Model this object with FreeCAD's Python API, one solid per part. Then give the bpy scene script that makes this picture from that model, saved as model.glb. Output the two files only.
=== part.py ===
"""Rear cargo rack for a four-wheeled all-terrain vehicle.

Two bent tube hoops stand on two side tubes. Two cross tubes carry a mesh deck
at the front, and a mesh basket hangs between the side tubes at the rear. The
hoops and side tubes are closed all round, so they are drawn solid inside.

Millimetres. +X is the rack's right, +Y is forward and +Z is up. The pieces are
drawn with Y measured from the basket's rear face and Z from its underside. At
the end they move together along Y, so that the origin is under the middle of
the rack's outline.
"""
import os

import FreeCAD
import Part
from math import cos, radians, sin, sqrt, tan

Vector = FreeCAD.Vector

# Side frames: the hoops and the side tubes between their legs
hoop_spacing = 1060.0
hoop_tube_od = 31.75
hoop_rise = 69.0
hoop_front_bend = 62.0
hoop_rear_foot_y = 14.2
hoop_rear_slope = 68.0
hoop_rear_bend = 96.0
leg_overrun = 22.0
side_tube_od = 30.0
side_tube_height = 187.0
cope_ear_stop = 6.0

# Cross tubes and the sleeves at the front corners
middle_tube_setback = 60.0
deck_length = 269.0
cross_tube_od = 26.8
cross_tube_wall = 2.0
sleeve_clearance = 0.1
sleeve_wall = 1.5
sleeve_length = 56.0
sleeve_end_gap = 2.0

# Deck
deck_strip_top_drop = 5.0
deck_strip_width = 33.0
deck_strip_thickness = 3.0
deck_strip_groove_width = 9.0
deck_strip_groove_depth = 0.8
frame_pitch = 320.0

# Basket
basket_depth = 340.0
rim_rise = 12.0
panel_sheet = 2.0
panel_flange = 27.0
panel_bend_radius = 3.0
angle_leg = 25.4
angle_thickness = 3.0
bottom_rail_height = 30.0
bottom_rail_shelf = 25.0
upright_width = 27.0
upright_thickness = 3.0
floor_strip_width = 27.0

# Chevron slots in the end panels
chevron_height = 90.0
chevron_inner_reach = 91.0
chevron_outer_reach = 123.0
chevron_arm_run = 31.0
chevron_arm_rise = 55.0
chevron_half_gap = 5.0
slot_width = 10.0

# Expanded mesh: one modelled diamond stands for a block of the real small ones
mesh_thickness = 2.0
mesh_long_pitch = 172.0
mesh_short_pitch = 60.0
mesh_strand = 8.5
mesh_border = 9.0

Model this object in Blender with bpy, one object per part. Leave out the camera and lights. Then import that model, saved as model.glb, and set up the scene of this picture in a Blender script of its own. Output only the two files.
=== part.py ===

__Written exercise__
Reproduce only the lines running from the one with "Model this object in" through the final line of the listing above, both ends included.

__The answer__
Model this object in Blender with bpy, one object per part. Leave out the camera and lights. Then import that model, saved as model.glb, and set up the scene of this picture in a Blender script of its own. Output only the two files.
=== part.py ===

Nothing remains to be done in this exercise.